HTTP response payload data is written to each stream until the QUIC layer
tells me it cannot take any more because the send window is full. In a
separate loop, the QUIC layer selects stream data to transmit based on the
priority. The client's expedience in providing flow control updates affects
phase 1 (local buffering) but not phase 2 (emission). A client
reprioritization would affect phase 2 not phase 1. In my case, quiche's
transport priority method does account for the properties Kazuho mentioned
i) it returns an error if the stream ID exceeds current maximum ii) it
no-ops if the stream ID refers to a closed stream.

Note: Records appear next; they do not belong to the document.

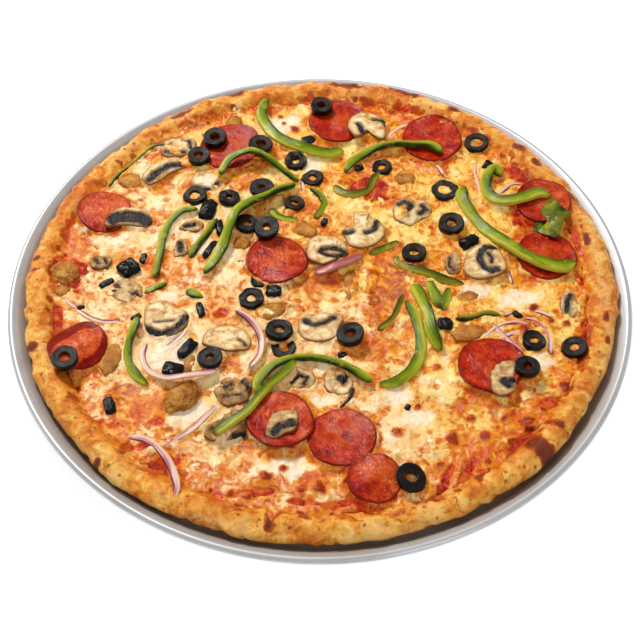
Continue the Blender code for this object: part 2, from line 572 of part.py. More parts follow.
def build():
    for old in list(bpy.data.objects):
        bpy.data.objects.remove(old)
    draw = random.Random(SEED)
    metal = food("pan_metal", (0.72, 0.73, 0.75), 0.3, 1.0)
    dough = food("crust", (0.78, 0.49, 0.21), 0.75)
    tomato = food("sauce", (0.55, 0.06, 0.02), 0.45)
    melted = food("cheese", (0.86, 0.66, 0.38), 0.5)
    salami = food("pepperoni", (0.50, 0.06, 0.03), 0.45)
    black = food("olive", (0.015, 0.013, 0.016), 0.25)
    green = food("green_pepper", (0.22, 0.34, 0.03), 0.35)
    purple = food("red_onion", (0.68, 0.40, 0.42), 0.4)
    fungus = food("mushroom", (0.66, 0.53, 0.34), 0.55)
    meat = food("sausage", (0.40, 0.22, 0.07), 0.65)

    sauce = turned([(0, SAUCE_FOOT), *SAUCE_PROFILE, (0, SAUCE_TOP)], PIZZA_SEGMENTS, PIZZA_CENTRE)
    layers = [
        add_piece("pan", pan(), metal),
        add_piece("crust", crust(), dough),
        add_piece("sauce", sauce, tomato),
        add_piece("cheese", cheese(), melted),
    ]
    join_group(layers[-1], sunk_pieces(draw, melted))

    pile = Pile()
    for layer in layers:
        bare = bmesh.new()
        bare.from_mesh(layer.data)
        pile.add(bare)
        bare.free()
    for name, (x, y, radius) in PEPPERONI.items():
        add_piece(name, pile.rest(moved(pepperoni(radius), x, y)), salami)
    for name, (x, y, length, width, height, turn) in SAUSAGES.items():
        add_piece(name, pile.rest(moved(lump(length, width, height, turn, draw, 2), x, y)), meat)
    for name, (x, y, width, length, turn) in MUSHROOMS.items():
        add_piece(name, pile.rest(moved(mushroom(width, length, turn), x, y)), fungus)
    for name, (width, thick, points) in ONIONS.items():
        places = stations(points, STRIP_STATION)
        add_piece(name, pile.rest(strip(width, thick, places, pile.under_strip(places, width)), False), purple)
    for name, (x, y, radius, hole, height, lean, way) in OLIVES.items():
        add_piece(name, pile.rest(moved(ring(radius, hole, height, lean, way), x, y), not lean), black)
    for name, (width, thick, points) in PEPPERS.items():
        places = stations(points, STRIP_STATION)
        add_piece(name, pile.rest(strip(width, thick, places, pile.under_strip(places, width)), False), green)


build()
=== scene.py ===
"""A round pizza with many toppings on its shallow aluminium pan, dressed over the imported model.

Lengths in the tables are millimetres, places are x and y over the pan's middle, and turns are
degrees, anticlockwise from above. Pieces are made in millimetres and scaled to metres last.
The room is in metres.
"""

import math

import bmesh
import bpy
import numpy as np
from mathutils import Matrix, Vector, noise
from mathutils.bvhtree import BVHTree


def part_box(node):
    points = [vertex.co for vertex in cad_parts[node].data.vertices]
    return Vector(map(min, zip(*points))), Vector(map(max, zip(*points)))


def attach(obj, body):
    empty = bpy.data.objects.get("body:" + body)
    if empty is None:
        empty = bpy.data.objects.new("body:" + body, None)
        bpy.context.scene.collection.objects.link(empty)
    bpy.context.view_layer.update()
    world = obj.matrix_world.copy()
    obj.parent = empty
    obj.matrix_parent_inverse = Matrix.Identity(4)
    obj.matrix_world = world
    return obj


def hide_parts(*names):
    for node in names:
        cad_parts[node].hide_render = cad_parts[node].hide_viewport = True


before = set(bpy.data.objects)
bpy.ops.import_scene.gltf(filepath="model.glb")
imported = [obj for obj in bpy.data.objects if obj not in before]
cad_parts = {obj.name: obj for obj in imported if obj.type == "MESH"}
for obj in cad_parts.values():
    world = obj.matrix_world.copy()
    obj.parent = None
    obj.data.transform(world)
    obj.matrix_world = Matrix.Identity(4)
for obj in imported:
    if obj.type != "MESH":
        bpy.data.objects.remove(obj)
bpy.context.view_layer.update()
MM = 0.001

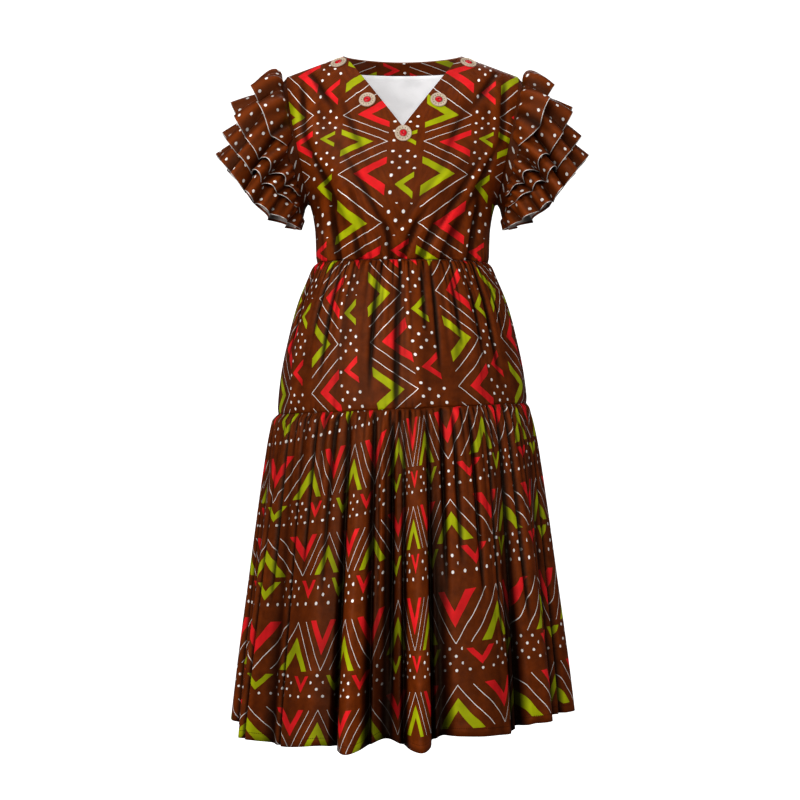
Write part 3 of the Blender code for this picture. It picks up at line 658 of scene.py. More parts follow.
# Middle tier: the first tier of the skirt, front and back, gathered a little into the waist seam.
TIER_SEAM, TIER_SEAM_TILT, SEAM_HALF_WIDTH = -0.606, 0.045, 0.214
SkirtRing = namedtuple("SkirtRing", "height half_width front back")
MIDDLE_TIER = (
    SkirtRing(-0.6250, 0.2155, 0.168, 0.175),
    SkirtRing(-0.5900, 0.2135, 0.164, 0.171),
    SkirtRing(-0.5560, 0.2098, 0.158, 0.165),
    SkirtRing(-0.5220, 0.2040, 0.151, 0.158),
    SkirtRing(-0.4880, 0.1963, 0.143, 0.149),
    SkirtRing(-0.4540, 0.1880, 0.134, 0.138),
    SkirtRing(-0.4200, 0.1774, 0.124, 0.124),
    SkirtRing(-0.3850, 0.1625, 0.112, 0.106),
    SkirtRing(-0.3680, 0.1550, 0.105, 0.096),
    SkirtRing(-0.3570, 0.1485, 0.100, 0.088),
)
# around is in degrees from the centre front towards +X. A fold runs from share start to share end of
# the tier's height, and stands out most at its middle, or at the hem where end is over 1.
Fold = namedtuple("Fold", "around spread out start end")
MIDDLE_FOLDS = (
    Fold(-72, 3.0, -0.0040, -0.2, 0.7), Fold(-60, 7.0, 0.0050, -0.2, 1.1), Fold(-50, 2.5, -0.0035, -0.2, 0.5),
    Fold(-41, 2.2, -0.0040, -0.2, 0.8), Fold(-33, 3.0, 0.0030, -0.2, 0.6), Fold(-24, 6.0, 0.0050, -0.2, 1.1),
    Fold(-15, 1.8, -0.0042, -0.2, 0.9), Fold(-9, 2.0, 0.0030, -0.2, 0.6), Fold(-3, 2.4, -0.0060, -0.2, 1.1),
    Fold(2.5, 1.8, 0.0030, -0.2, 0.7), Fold(6, 5.0, 0.0050, -0.2, 1.1), Fold(11, 1.8, -0.0040, -0.2, 0.5),
    Fold(17, 1.8, -0.0036, -0.2, 0.8), Fold(24, 2.4, 0.0030, -0.2, 0.7), Fold(34, 7.0, 0.0045, -0.2, 1.1),
    Fold(29, 1.8, -0.0040, -0.2, 0.6), Fold(41, 2.0, -0.0038, -0.2, 0.7), Fold(50, 3.0, -0.0040, -0.2, 0.9),
    Fold(60, 2.5, -0.0032, -0.2, 0.6), Fold(70, 7.0, 0.0045, -0.2, 1.1), Fold(79, 3.0, -0.0040, -0.2, 0.8),
    Fold(98, 3.0, -0.0040, -0.2, 0.8), Fold(120, 7.0, 0.0050, -0.2, 1.1), Fold(109, 2.2, -0.0036, -0.2, 0.6),
    Fold(131, 2.2, -0.0040, -0.2, 0.8), Fold(150, 4.0, -0.0050, -0.2, 1.1), Fold(141, 2.4, 0.0030, -0.2, 0.6),
    Fold(162, 2.2, -0.0036, -0.2, 0.7), Fold(178, 6.0, 0.0050, -0.2, 1.1), Fold(171, 2.0, -0.0040, -0.2, 0.6),
    Fold(188, 2.2, -0.0038, -0.2, 0.8), Fold(208, 4.0, -0.0050, -0.2, 1.1), Fold(198, 2.4, 0.0030, -0.2, 0.6),
    Fold(219, 2.2, -0.0036, -0.2, 0.7), Fold(240, 7.0, 0.0050, -0.2, 1.1), Fold(230, 2.2, -0.0040, -0.2, 0.6),
    Fold(254, 2.4, -0.0038, -0.2, 0.8), Fold(265, 3.0, -0.0036, -0.2, 0.6),
)
# count gathers go all round the skirt. They fade away from the seam over the share fade of the tier's
# height, and drift is how many times in a turn they crowd together and part again.
Gathers = namedtuple("Gathers", "count depth fade drift")
MIDDLE_GATHERS = (Gathers(104, 0.0028, 0.050, 9), Gathers(61, 0.0036, 0.13, 7), Gathers(37, 0.0030, 0.28, 5))
MIDDLE_FOOT_GATHERS = (Gathers(83, 0.0010, 0.035, 8),)
# Where the bands of the print fall round the middle tier.
PrintPlace = namedtuple("PrintPlace", "around over")
MIDDLE_PRINT = (
    PrintPlace(-90, -0.300), PrintPlace(-48.6, -0.137), PrintPlace(-15.9, 0), PrintPlace(22.3, 0.137),
    PrintPlace(58, 0.274), PrintPlace(90, 0.400), PrintPlace(270, 1.080),
)
MIDDLE_PRINT_ROW, MIDDLE_PRINT_STEP = -0.4135, 0.0801
MIDDLE_PRINT_LEAN, MIDDLE_PRINT_TILT = 0.17, 0.045
MIDDLE_LEAN_FROM = MIDDLE_PRINT_ROW - 0.083
MIDDLE_COLUMNS, MIDDLE_ROWS = 420, 71
# The run of the cloth round the tier is measured on this row, a little below the middle.
MIDDLE_MEASURED_ROW = 40
MIDDLE_HEIGHT = 0.25
MIDDLE_LIGHT = 0.93
MIDDLE_SHADES = (ShadeScale(3, 0.0012, 0.70), ShadeScale(7, 0.0024, 0.65), ShadeScale(16, 0.0045, 0.45))
middle_print = cotton("printed_cotton_middle_tier", chevron_print(0.006, 0.98, small_shift=0.557))


def tier_seam_height(x):
    return TIER_SEAM + TIER_SEAM_TILT * x


def folds_at(folds, angles, shares):
    """How far the folds stand out together. angles are columns and shares are rows."""
    total = np.zeros((len(shares), len(angles)))
    for fold in folds:
        away = (angles - fold.around + 180) % 360 - 180
        place = np.clip((shares - fold.start) / (fold.end - fold.start), 0, 1)
        if fold.end > 1:
            grow = np.clip((shares - fold.start) / (1 - fold.start), 0, 1) ** 0.85
        else:
            grow = np.sin(pi * place) ** 0.8
        total += fold.out * grow[:, None] * np.exp(-2 * (away / fold.spread) ** 2)[None, :]
    return total


def gathers_at(gathers, angles, shares):
    """Rounded ridges with narrow creases between them, which die away from the seam."""
    total = np.zeros((len(shares), len(angles)))
    for index, set_of in enumerate(gathers):
        turns = angles * set_of.count / 360 + 0.9 * np.sin(np.radians(angles * set_of.drift + 70 * index))
        length = set_of.fade * (1 + 0.45 * np.sin(turns * 1.7 + index) + 0.30 * np.sin(turns * 0.61))
        ridge = np.abs(np.cos(pi * turns)) ** 0.7 - 0.62
        total += set_of.depth * ridge[None, :] * np.exp(-shares[:, None] / length[None, :])
    return total * np.minimum(shares / 0.012, 1)[:, None]


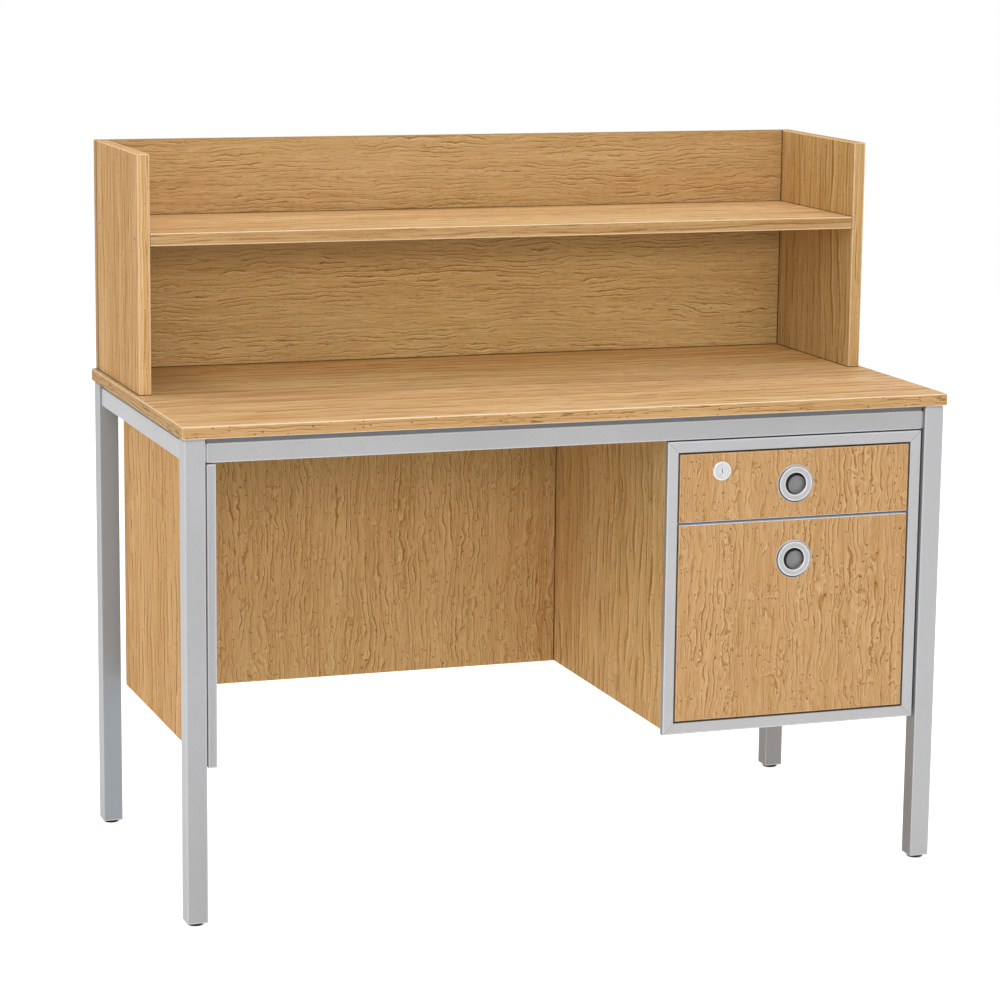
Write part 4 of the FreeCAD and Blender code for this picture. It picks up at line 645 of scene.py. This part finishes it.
for tag in ("front_left", "front_right", "rear_left", "rear_right"):
    paint(NODES["glide_" + tag], glide)

# ---------------------------------------------------------------- drawer boxes
paint(NODES["upper_drawer_box"], birch("board_upper_box", 1, 1))
paint(NODES["lower_drawer_box"], birch("board_lower_box", 1, 2))
paint(NODES["upper_drawer_bottom"], birch("board_upper_bottom", 0, 3))
paint(NODES["lower_drawer_bottom"], birch("board_lower_bottom", 0, 4))

# ------------------------------------------------------------------------ stage
R = 11.0
bm = bmesh.new()
rings_n, seg = 8, 96
centre = bm.verts.new((0, 0, 0))
prev = None
for i in range(1, rings_n + 1):
    r = R * i / rings_n
    loop = [bm.verts.new((r * math.cos(2 * math.pi * k / seg), r * math.sin(2 * math.pi * k / seg), 0)) for k in range(seg)]
    for k in range(seg):
        if prev is None:
            bm.faces.new((centre, loop[k], loop[(k + 1) % seg]))
        else:
            bm.faces.new((prev[k], loop[k], loop[(k + 1) % seg], prev[(k + 1) % seg]))
    prev = loop
me = bpy.data.meshes.new("floor")
bm.to_mesh(me)
bm.free()
floor = bpy.data.objects.new("floor", me)
bpy.context.scene.collection.objects.link(floor)
g = Graph("floor_white")
obj = g.coord("Object")
dist = g.vmath("LENGTH", obj)
speck = g.noise(obj, scale=40.0, detail=2.0)
paler = g.make("ShaderNodeBsdfPrincipled")
for shader, glow in ((g.shader, 0.10), (paler, 0.68)):
    g.put(shader.inputs["Base Color"], g.colours(speck, [(0.3, (0.89, 0.89, 0.89, 1.0)), (0.7, (0.91, 0.91, 0.91, 1.0))]))
    shader.inputs["Roughness"].default_value = 0.85
    shader.inputs["Specular IOR Level"].default_value = 0.15
    shader.inputs["Emission Color"].default_value = (1.0, 1.0, 1.0, 1.0)
    shader.inputs["Emission Strength"].default_value = glow
lit = g.make("ShaderNodeMixShader")
g.nt.links.new(g.make("ShaderNodeLightPath").outputs["Is Camera Ray"], lit.inputs[0])
g.nt.links.new(g.shader.outputs[0], lit.inputs[1])
g.nt.links.new(paler.outputs[0], lit.inputs[2])
clear = g.make("ShaderNodeBsdfTransparent")
blend = g.make("ShaderNodeMixShader")
g.put(blend.inputs[0], g.ramp(dist, 2.2, 8.0))
g.nt.links.new(lit.outputs[0], blend.inputs[1])
g.nt.links.new(clear.outputs[0], blend.inputs[2])
g.nt.links.new(blend.outputs[0], g.out.inputs["Surface"])
paint(floor, g.mat)

world = bpy.data.worlds.new("studio")
bpy.context.scene.world = world
world.use_nodes = True
nt = world.node_tree
nt.nodes.clear()
out = nt.nodes.new("ShaderNodeOutputWorld")
bg = nt.nodes.new("ShaderNodeBackground")
bg.inputs["Color"].default_value = (1.0, 1.0, 1.0, 1.0)
bg.inputs["Strength"].default_value = 0.70
seen = nt.nodes.new("ShaderNodeBackground")
seen.inputs["Color"].default_value = (1.0, 1.0, 1.0, 1.0)
seen.inputs["Strength"].default_value = 1.0
path = nt.nodes.new("ShaderNodeLightPath")
pick = nt.nodes.new("ShaderNodeMixShader")
nt.links.new(path.outputs["Is Camera Ray"], pick.inputs[0])
nt.links.new(bg.outputs[0], pick.inputs[1])
nt.links.new(seen.outputs[0], pick.inputs[2])
nt.links.new(pick.outputs[0], out.inputs[0])


def soft_light(name, loc, target, size, power):
    data = bpy.data.lights.new(name, "AREA")
    data.shape = "RECTANGLE"
    data.size, data.size_y = size
    data.energy = power
    o = bpy.data.objects.new(name, data)
    bpy.context.scene.collection.objects.link(o)
    o.location = loc
    o.rotation_euler = (Vector(target) - Vector(loc)).to_track_quat("-Z", "Y").to_euler()
    return o


soft_light("key", (-1.2, -3.2, 3.6), (0.0, 0.0, 0.6), (2.6, 1.8), 19.0)
soft_light("top", (0.2, 0.3, 3.4), (0.0, 0.0, 0.7), (2.2, 2.2), 25.0)
soft_light("front", (-0.6, -5.0, 1.5), (0.0, 0.0, 0.7), (3.2, 1.8), 38.0)
soft_light("left", (-5.0, -1.6, 1.9), (0.0, 0.0, 0.7), (2.6, 2.0), 23.0)

# ----------------------------------------------------------------------- camera
YAW, PITCH, ROLL, FOCAL = 0.3373, -0.1845, 0.0109, 3251.31
fwd = Vector((math.sin(YAW) * math.cos(PITCH), math.cos(YAW) * math.cos(PITCH), math.sin(PITCH)))
right = Vector((math.cos(YAW), -math.sin(YAW), 0.0))
up = right.cross(fwd)
cam_x = math.cos(ROLL) * right + math.sin(ROLL) * up
cam_y = -math.sin(ROLL) * right + math.cos(ROLL) * up
cam_data = bpy.data.cameras.new("camera")
cam = bpy.data.objects.new("camera", cam_data)
bpy.context.scene.collection.objects.link(cam)
cam_data.sensor_width = 36.0
cam_data.sensor_fit = "HORIZONTAL"
cam_data.lens = FOCAL * 36.0 / 1000.0
cam_data.clip_end = 200.0
m = Matrix((cam_x, cam_y, -fwd)).transposed().to_4x4()
m.translation = at(-1089.02, -4484.10, 1505.42)
cam.matrix_world = m
bpy.context.scene.camera = cam

view = bpy.context.scene.view_settings
view.view_transform = "Standard"
view.look = "None"
view.exposure = 0.0
view.gamma = 1.0
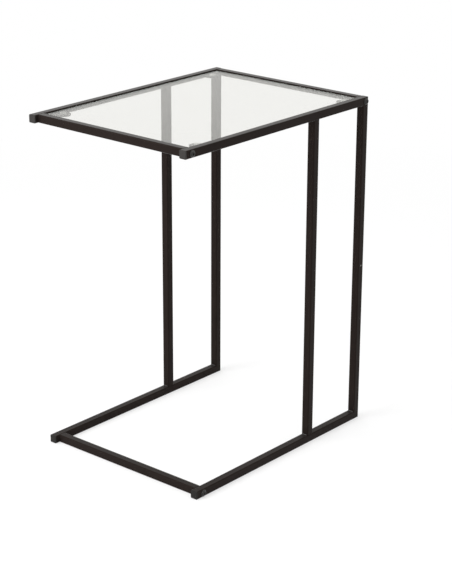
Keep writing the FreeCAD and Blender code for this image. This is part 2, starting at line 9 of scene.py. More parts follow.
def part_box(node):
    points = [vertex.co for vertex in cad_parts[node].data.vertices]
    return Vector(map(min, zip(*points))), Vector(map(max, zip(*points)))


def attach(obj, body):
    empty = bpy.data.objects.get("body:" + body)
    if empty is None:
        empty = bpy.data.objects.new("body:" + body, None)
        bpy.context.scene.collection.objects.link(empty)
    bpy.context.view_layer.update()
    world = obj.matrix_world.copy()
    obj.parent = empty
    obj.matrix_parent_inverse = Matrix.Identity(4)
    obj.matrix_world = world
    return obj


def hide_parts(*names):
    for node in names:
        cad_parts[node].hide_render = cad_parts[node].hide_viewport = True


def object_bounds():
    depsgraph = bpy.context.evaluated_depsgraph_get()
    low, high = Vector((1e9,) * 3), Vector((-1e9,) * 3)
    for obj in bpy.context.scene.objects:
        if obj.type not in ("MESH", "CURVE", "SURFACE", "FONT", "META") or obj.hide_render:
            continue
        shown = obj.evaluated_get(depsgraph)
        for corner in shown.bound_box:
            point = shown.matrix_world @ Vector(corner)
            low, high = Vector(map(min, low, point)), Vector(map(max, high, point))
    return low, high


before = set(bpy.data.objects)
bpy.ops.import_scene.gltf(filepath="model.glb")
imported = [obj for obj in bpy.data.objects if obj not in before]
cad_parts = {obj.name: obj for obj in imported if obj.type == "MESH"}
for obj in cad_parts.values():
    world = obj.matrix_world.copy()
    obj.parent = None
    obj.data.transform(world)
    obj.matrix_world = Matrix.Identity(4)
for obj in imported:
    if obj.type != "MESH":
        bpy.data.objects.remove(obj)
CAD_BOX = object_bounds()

bl_info = {
    "name": "C-Shaped Side Table",
    "version": (1, 0, 0),
    "blender": (4, 5, 0),
    "location": "3D View > Sidebar > Side Table",
    "description": "Dresses the steel and glass C-shaped side table and sets its stage",
    "category": "Object",
}

MM = 0.001
SIDES = {"left": -1, "right": 1}
SIDE_TUBES = ["top_rail", "base_rail", "rear_post", "inner_post"]
SIDE_RAILS = ["left_top", "left_base", "right_top", "right_base"]
CROSS_RAILS = ["front_top", "rear_top", "front_base"]
CORNERS = ["front_left", "front_right", "rear_left", "rear_right"]
TUBES = [side + "_" + tube for side in SIDES for tube in SIDE_TUBES]
TUBES += [rail + "_cross_rail" for rail in CROSS_RAILS]
BOLT_PAIRS = [rail + "_bolts" for rail in CROSS_RAILS]
INSERT_PAIRS = [rail + "_inserts" for rail in CROSS_RAILS]
END_CAPS = [rail + "_end_cap" for rail in SIDE_RAILS]
TABS = [corner + "_glass_tab" for corner in CORNERS]
PADS = [corner + "_glass_pad" for corner in CORNERS]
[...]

The funnies will happen with trying to accommodate reprioritization

   - Exposing the reception of a reprioritization signal (PRIORITY_UPDATE
   frame) to the application might be useful, or useless if we consider some
   of Stefan's points.
   - Reordering can cause the reprioritization to arrive before the initial
   priority. Exposing an event to the application just made things harder.
      - Reordering isn't the only concern. In quiche, when an application
      asks us to read from transport, we internally always read from
the control
      stream and QPACK streams before request streams. So we'd always pull out
      the PRIORITY_UPDATE first.
      - Exposing this scenario of reprioritization event to the application
      is mostly useless because the application has no idea of what is being
      reprioritized. If the priority is used for deciding server work,
one of the
      layers above transport needs to first validate and then remember the
      details. This means that the library needs to expose a broader
API surface
      than it already does (e.g. exposing Kazuho's properties)
      - If the transport layer API simply actions the last invoked
   priority, naively calling it when the signals were received in the "wrong"
   order means that reprioritization might be ignored.
   - If a reprioritization event is simply hair pinned back into the quiche
   library, there is an argument for not exposing it.
   - I could simply accommodate things by modifying the transport priority
   method to take a bool, is_initial. This would prevent an initial priority
   from being applied after a reprioritization. In conjunction, defining in
   the spec that initial priority is *always the header* would remove some of
   the complexity of buffering data above the transport layer.

All of this is additional consideration and speculation specific to my
implementation, applicability to others can vary. I can see how things
would be harder for implementers that attempt to manage more of the
priority scheme in the HTTP/3 layer than the QUIC one.

We also haven't mentioned reprioritization of server push. The client
cannot control the initial priority of a pushed response and there is an
open issue about the default priority of a push [2]. In that thread we are
leaning towards defining no default priority and letting a server pick
based on information *it* has. However, Mike Bishop's point about
reprioritizing pushes is interesting [3]. To paraphrase, if you consider
the RTT of the connection, there are three conditions:

a) the push priority was low: so no data was sent by the time a
reprioritization was received at the server. It is possible to apply the
reprioritization but importantly, the push was pointless and we may as well
have waited for the client to make the request.
b) the push priority was high, response size "small": so all data was sent
by the time a reprioritization was received at the server. The
reprioritization was useless.
c) the push priority was high, response size "large": some data sent at
initial priority but at the time a reprioritization is received at the
server, the remaining data can be sent appropriately. However, anecdotally
we know that pushing large objects is not a good idea.

If we agree to those conditions, it makes for a poor argument to keep
reprioritization of server push. But maybe there is data that disagrees.